Before joining the Maxwell School, Nabatchi was the research coordinator for the Indiana Conflict Resolution Institute at Indiana University-Bloomington, where she also received a PhD. In this capacity, she provided consultations about, and evaluations of, alternative dispute resolution in several U.S. federal agencies, including the Department of Justice, the U.S. Postal Service, the National Institutes of Health, the Department of Agriculture and the U.S. Institute for Environmental Conflict Resolution.

Nabatchi’s work is widely published and frequently cited, and she is in demand as a speaker at conferences in the United States and internationally. She has written several award-winning articles, including “Addressing the Citizenship and Democratic Deficits: Exploring the Potential of Deliberative Democracy for Public Administration,” which won the 2010 Best Article Award from American Review of Public Administration; “Evaluating the Productivity of Collaborative Governance Regimes: A Performance Matrix,” which won the 2015 best article award from Public Performance and Management Review; and “The New Governance: Practices and Processes for Stakeholder and Citizen Participation in the Work of Government,” which was recognized as one of the 75 most influential articles in the history of Public Administration Review.

She is lead editor of “Democracy in Motion: Evaluating the Practice and Impact of Deliberative Civic Engagement” (Oxford University Press, 2012) and co-author of “Public Participation for 21st Century Democracy” with Matt Leighninger (Jossey-Bass, 2015) and “Collaborative Governance Regimes with Kirk Emerson” (Georgetown University Press, 2015), which won the 2017 Sharon M. Pickett Award from the Association for Conflict Resolution.

Nabatchi has been recognized for her exceptional work in the classroom with the Maxwell School’s Daniel Patrick Moynihan Award for Teaching and Research in 2013 and with the Birkhead-Burkhead Teaching Excellence Award and Professorship in both 2012 and 2018. She was also named as an inaugural Tenth Decade Scholar in 2015.

The creation of the Strasser Professorship builds on a legacy of support for the Maxwell School by Joseph Strasser, a lifelong public servant who served as budget officer for both Savannah, Georgia, and later, Jacksonville, Florida. Strasser has donated more than $6-million to the Maxwell School, previously funding upgrades and renovations to Maxwell’s multi-use public events room, naming the school’s central atrium, and establishing the Strasser Endowed Scholarship Fund that supports top Maxwell graduate students.
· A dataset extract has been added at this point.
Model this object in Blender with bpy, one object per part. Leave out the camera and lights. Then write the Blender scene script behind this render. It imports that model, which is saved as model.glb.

“Tina Nabatchi is the ideal inaugural recipient of the Strasser Professorship,” says Maxwell Dean David Van Slyke. “As a top-ranked teacher and scholar, Tina exhibits boundless enthusiasm for strong and effective public management, governance and leadership. Her role in preparing future executives in the field perfectly aligns with Joe Strasser’s remarkable career as a public servant. We are delighted to honor Joe’s legacy as a public manager and as a philanthropist with this important appointment.”

“I am so honored to be the inaugural Strasser Professor of Public Administration. Joe Strasser’s dedication to public service is inspiring, and I hope to uphold his legacy and ideals in my research, teaching, and service efforts at the Maxwell School,” says Nabatchi. “Now more than ever, we need a cadre of well-trained, dedicated and engaged public servants who can engage in higher-order reasoning and on-the-ground action to advance democracy and governance in the United States and around the world.”